S&P cuts Illinois' debt rating and warns it's at risk of entering a 'negative credit spiral'

Credit rating agency Standard and Poors lowered its rating on various bonds issued by Illinois one notch.

S&P lowered the state’s general obligation bonds one notch from ‘BBB-‘ to ‘BB+’ while cutting state appropriation bonds from ‘BB’ to ‘BB-.’

“The rating actions largely reflect the severe deterioration of Illinois’ fiscal condition, a byproduct of its stalemated budget negotiations, now approaching the start of a third fiscal year,” S&P Global Ratings credit analyst Gabriel Petek said in the release.
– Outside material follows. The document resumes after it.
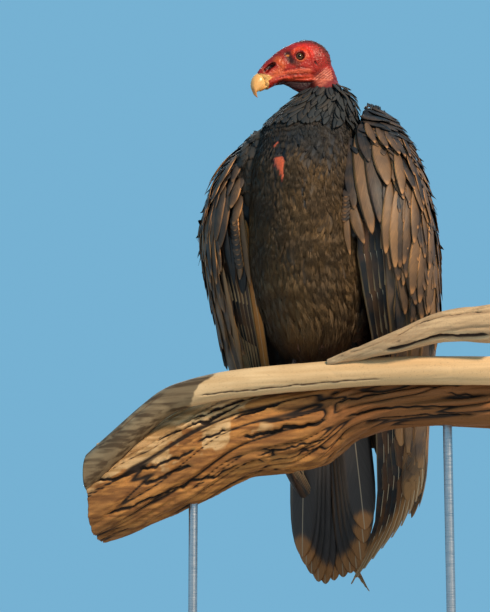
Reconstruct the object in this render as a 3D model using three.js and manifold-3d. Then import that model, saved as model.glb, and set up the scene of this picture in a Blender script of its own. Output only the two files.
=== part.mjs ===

Petek also put Illinois on “CreditWatch negative” and warned that the state is at risk of entering a “negative credit spiral, where downgraded credit ratings would trigger contingent demands on state liquidity, further exacerbating its fiscal distress.”

Illinois is on the verge of going a third straight year without a budget after lawmakers failed to pass one in the spring session, according to WGN. It has more than $US14 billion in unpaid bills.

“If lawmakers fail to reach agreement on a budget with provisions designed to reduce the state’s structural deficit, it’s likely we will again lower the ratings,” Petek wrote.

Illinois isn’t alone in its struggle. Chicago has also had trouble managing its municipal debt, which is currently rated “junk” at Moody’s and one notch above junk at both Fitch and S&P.